Our spy photographer got photos of the mechanical bits under the rear, and there's not a differential or axles to be found. That's certainly going to be a disappointing revelation for fans of BMW's rear-drive cars, and it means that there won't be a rear-drive alternative to other subcompact luxury sedans such as the Audi A3 and Mercedes-Benz A-Class and CLA-Class. Still, all-wheel-drive will almost certainly be available, and BMW has demonstrated the ability to make fun front-drive cars — just look at the Mini brand.
There isn't much new to report on the exterior, except for the lighting. This example now has production-spec headlights and taillights that are typical of modern BMWs. The headlights have angular "halo" daytime running lights, and the taillights have flowing, intersecting elements under a solid red lens.
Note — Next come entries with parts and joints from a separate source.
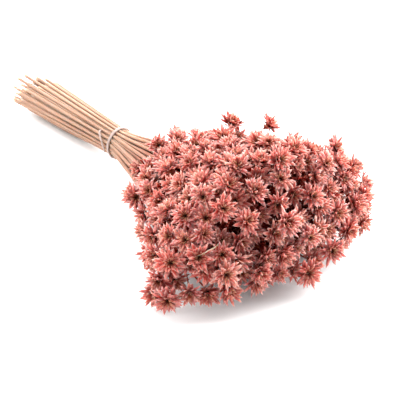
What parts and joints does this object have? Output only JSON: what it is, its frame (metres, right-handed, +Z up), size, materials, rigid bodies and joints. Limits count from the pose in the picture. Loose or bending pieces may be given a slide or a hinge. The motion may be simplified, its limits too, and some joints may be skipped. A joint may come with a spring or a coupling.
{
  "type": "dried flower bunch",
  "caption": "Tied bunch of pink-dyed dried hill flowers lying on its side: straw-coloured stems gathered by a string, spreading into a dense head of small starry blooms.",
  "frame": {"origin": "on the surface, under the middle of the bunch's bounding box", "axes": "+X from the cut stem ends to the flower heads, +Y across the bunch, +Z up from the surface"},
  "size_m": [0.4086, 0.21, 0.1079],
  "materials": {
    "dried_plant": "matt, dyed pink",
    "string": "matt"
  },
  "bodies": {
    "root": {"spray_00": "dried_plant", "spray_01": "dried_plant", "spray_02": "dried_plant", "spray_03": "dried_plant", "spray_04": "dried_plant", "spray_05": "dried_plant", "spray_06": "dried_plant", "spray_07": "dried_plant", "spray_08": "dried_plant", "spray_09": "dried_plant", "spray_10": "dried_plant", "spray_11": "dried_plant", "spray_12": "dried_plant", "spray_13": "dried_plant", "spray_14": "dried_plant", "spray_15": "dried_plant", "spray_16": "dried_plant", "spray_17": "dried_plant", "spray_18": "dried_plant", "spray_19": "dried_plant", "spray_20": "dried_plant", "spray_21": "dried_plant", "spray_22": "dried_plant", "spray_23": "dried_plant", "spray_24": "dried_plant", "spray_25": "dried_plant", "spray_26": "dried_plant", "spray_27": "dried_plant", "spray_28": "dried_plant", "spray_29": "dried_plant", "spray_30": "dried_plant", "spray_31": "dried_plant", "spray_32": "dried_plant", "spray_33": "dried_plant", "spray_34": "dried_plant", "spray_35": "dried_plant", "spray_36": "dried_plant", "spray_37": "dried_plant", "spray_38": "dried_plant", "spray_39": "dried_plant", "spray_40": "dried_plant", "spray_41": "dried_plant", "spray_42": "dried_plant", "spray_43": "dried_plant", "spray_44": "dried_plant", "spray_45": "dried_plant", "spray_46": "dried_plant", "spray_47": "dried_plant", "spray_48": "dried_plant", "spray_49": "dried_plant", "spray_50": "dried_plant", "spray_51": "dried_plant", "spray_52": "dried_plant", "spray_53": "dried_plant", "spray_54": "dried_plant", "spray_55": "dried_plant", "spray_56": "dried_plant", "tie": "string"}
  },
  "joints": []
}
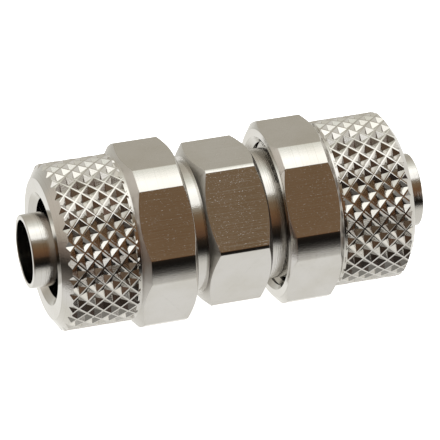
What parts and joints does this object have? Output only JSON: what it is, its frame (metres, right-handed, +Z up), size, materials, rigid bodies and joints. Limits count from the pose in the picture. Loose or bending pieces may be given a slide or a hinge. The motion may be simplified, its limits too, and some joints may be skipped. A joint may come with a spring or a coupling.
{
  "type": "straight tube union",
  "caption": "Straight union for flexible tube: a turned body with a hexagon in the middle and a knurled clamping nut screwed over each hose spigot.",
  "frame": {"origin": "middle of the bore, halfway between the tips of the spigots", "axes": "+X along the bore towards the right nut, +Z up with the nuts standing on a flat"},
  "size_m": [0.033, 0.015, 0.014],
  "materials": {
    "body_plating": "nickel plated, turned and milled, semi-bright",
    "nut_plating": "nickel plated, knurled and turned, semi-bright"
  },
  "bodies": {
    "union_body": {"union_body": "body_plating"},
    "left_nut": {"left_nut": "nut_plating"},
    "right_nut": {"right_nut": "nut_plating"}
  },
  "joints": [
    {"name": "left_nut_travel", "type": "slide", "parent": "union_body", "child": "left_nut", "axis": [-1, 0, 0], "range_m": [-0.0011, 0.0135]},
    {"name": "right_nut_travel", "type": "slide", "parent": "union_body", "child": "right_nut", "axis": [1, 0, 0], "range_m": [-0.001, 0.0135]}
  ]
}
We still predict at least a year or two before we see this sedan revealed. Since it will use a front-drive layout, it's safe to assume it will only be available with four-cylinder engines so as to fit it transversely. We also have a feeling this will car be offered in the United States considering the success of the aforementioned Audi and Mercedes competitors. As such, we predict the base engine will be a version of the 2.0-liter turbo inline-4 found in the BMW X2, with smaller engines and diesel variants available in Europe. The 2.0-liter engine would be a competitive engine with 228 horsepower and 258 pound-feet of torque in X2 specification. There will probably be more potent M versions at a later date.